Constitutional Inspiration
SOURCE(S): 1. Australian Constitution — Section 51(xxxix) Original provision: Empowers the Commonwealth Parliament to legislate on matters 'incidental to the execution' of any power vested in the Federal Court or any department. What India kept: The concept that the legislature may confer supplemental or ancillary powers on the apex court by ordinary law, without needing a constitutional amendment. 2. Government of India Act, 1935 — Section 212 Original provision: Allowed the Crown/Governor-General to supplement the Federal Court's powers by Order-in-Council. What India kept: The idea of a legislative mechanism to augment the Supreme Court's powers, but shifted the authority from the executive (Crown) to a democratic Parliament. INDIA'S SPECIFIC ADAPTATIONS: 1. Democratic control — Power vested in Parliament, not the executive, reflecting India's commitment to parliamentary sovereignty and democratic accountability. 2. Consistency safeguard — Supplemental powers must be 'not inconsistent' with the Constitution, a stronger textual guard than in the Australian model. 3. Broader purpose clause — India added the phrase 'necessary or desirable,' giving Parliament wide but bounded discretion. 4. Framers foresaw evolving legal needs — Provided a future-proofing mechanism so the judiciary could adapt without frequent constitutional amendments.
Constituent Assembly Debate
DEBATED ON: 27 May 1949 (CAD Volume VIII) DRAFT ARTICLE NUMBER: Draft Article 116 KEY SPEAKERS: 1. Dr. B.R. Ambedkar — Moved the Draft Article on behalf of the Drafting Committee; stated it was a necessary enabling provision for Parliament to equip the Supreme Court with supplemental powers. MAJOR DISAGREEMENTS: None — The Draft Article was accepted without debate. FINAL OUTCOME: Draft Article 116 was adopted by the Constituent Assembly on 27 May 1949 without any amendments or opposition. The lack of debate indicates broad consensus that Parliament should have this enabling power. AMBEDKAR'S KEY QUOTE: No specific extended quote recorded — the Article was moved and adopted without substantive discussion.
Landmark Judgments
LANDMARK JUDGMENTS: 1. A.R. Antulay v. R.S. Nayak (1988) — The 7-judge bench discussed Articles 140, 141, 142 and 145 together; held that Article 140 is only an enabling provision for Parliament to confer ancillary powers and does not itself vest any independent power in the Supreme Court. 2. S.P. Gupta v.
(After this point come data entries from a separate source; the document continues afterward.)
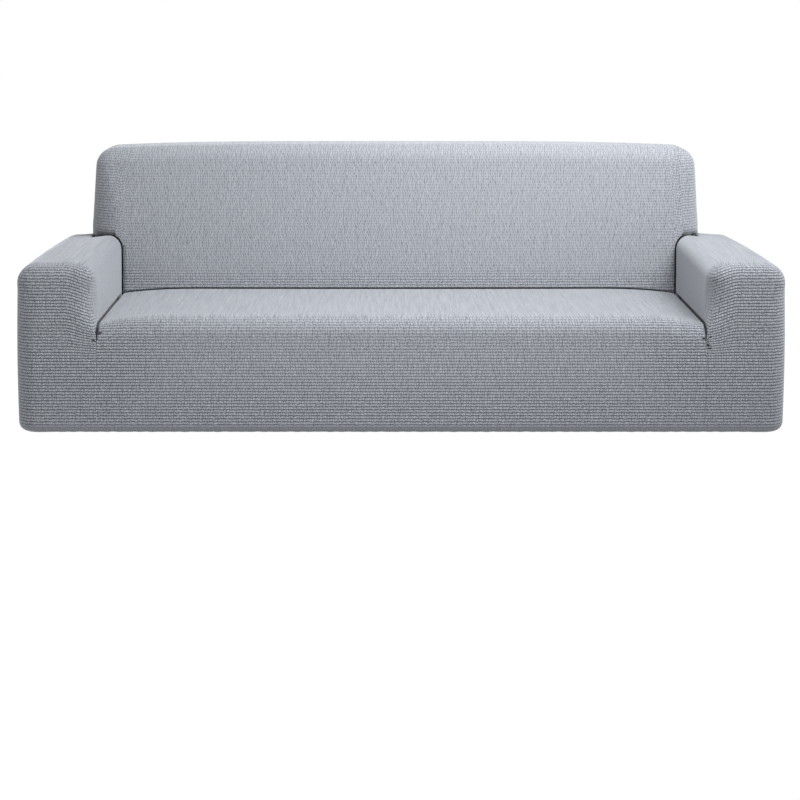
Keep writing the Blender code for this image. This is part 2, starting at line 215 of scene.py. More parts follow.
# one cell: a pillow that rises out of the grooves beside, below and above it
across = add("ShaderNodeMath", {0: column_place, 1: 0.5}, operation="PINGPONG")["Value"]
upward = add("ShaderNodeMath", {0: axes["Y"], 1: 0.5}, operation="PINGPONG")["Value"]
column = add("ShaderNodeMapRange", {"Value": across, "From Max": COLUMN_EDGE, "To Min": GROOVE_FLOOR},
             interpolation_type="SMOOTHSTEP")["Result"]
padding = add("ShaderNodeAttribute", attribute_name="padding")["Fac"]
row_depth = add("ShaderNodeMath", {0: padding, 1: ROW_FADE}, operation="POWER")["Value"]
row_floor = add("ShaderNodeMath", {0: 1.0, 1: row_depth}, operation="SUBTRACT")["Value"]
row = add("ShaderNodeMapRange", {"Value": upward, "From Max": ROW_EDGE, "To Min": row_floor},
          interpolation_type="SMOOTHSTEP")["Result"]
pillow = add("ShaderNodeMath", {0: column, 1: row}, operation="MULTIPLY")["Value"]

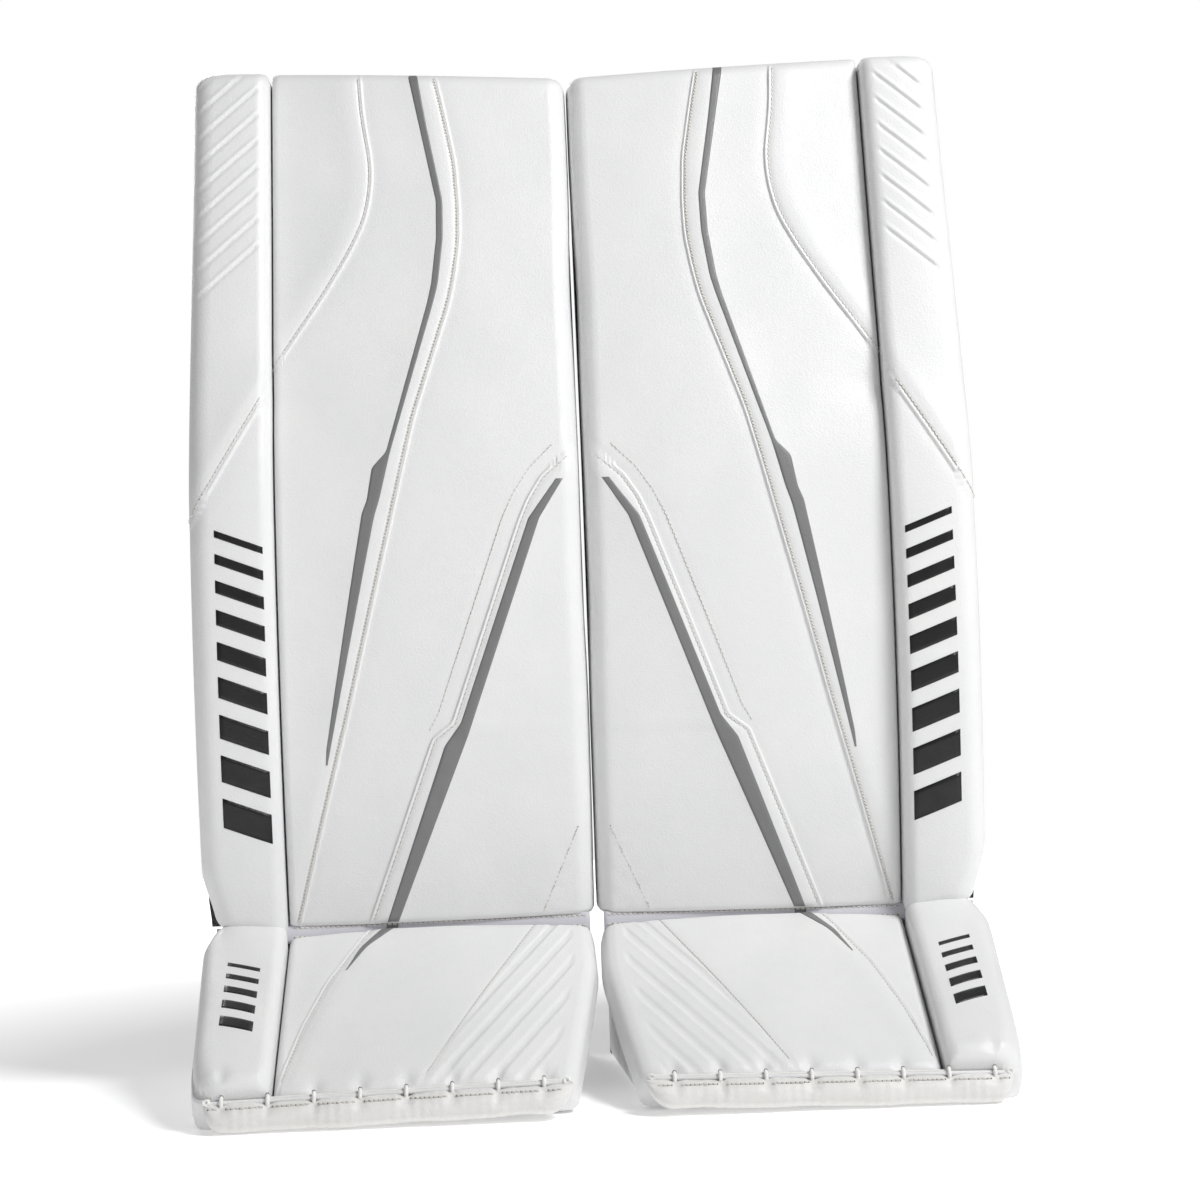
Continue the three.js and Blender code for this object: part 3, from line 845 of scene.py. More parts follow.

Union of India (1981) — Observed that the constitution-makers expressly provided Article 140 for conferment of ancillary powers on the Supreme Court, indicating that such powers do not arise by mere implication. 3. Keshavananda Bharati v. State of Kerala (1973) — While establishing the Basic Structure Doctrine, cited Article 140 as reflecting the framers' intent to keep the Supreme Court equipped with adaptable authority to preserve constitutional supremacy. 4. Minerva Mills Ltd. v. Union of India (1980) — Reinforced the Court's role as guardian of the Constitution and the importance of adequate judicial powers; Article 140 was discussed as part of the framework maintaining the balance between legislature and judiciary. 5. Supreme Court Advocates-on-Record Association v. Union of India (2016) — Reiterated judicial independence in the NJAC case; noted that constitutional provisions like Article 140 preserve and strengthen the Court's authority. IMPORTANT NOTE: Article 140 has not been the subject of direct constitutional litigation. The above cases reference it in the broader context of the Supreme Court's powers and ancillary jurisdiction. NOTABLE DISSENTS: None specifically on Article 140. SCHOLARS & JURISTS: 1. D.D. Basu — Described Article 140 as a 'constitutional reserve power' enabling Parliament to strengthen the Supreme Court without amending the Constitution. 2. Dr. K. Sivananda Kumar (SSRN, 2020) — Authored a detailed academic paper analyzing Article 140's ancillary powers and their potential scope. 3. Law Commission of India — Various reports have recommended conferring additional powers on the Supreme Court under Article 140 to address specific legal needs and improve judicial efficiency. 4. NCRWC (2002) — Suggested enhancements to the Supreme Court's powers to address contemporary legal challenges, recognising Article 140 as the appropriate vehicle.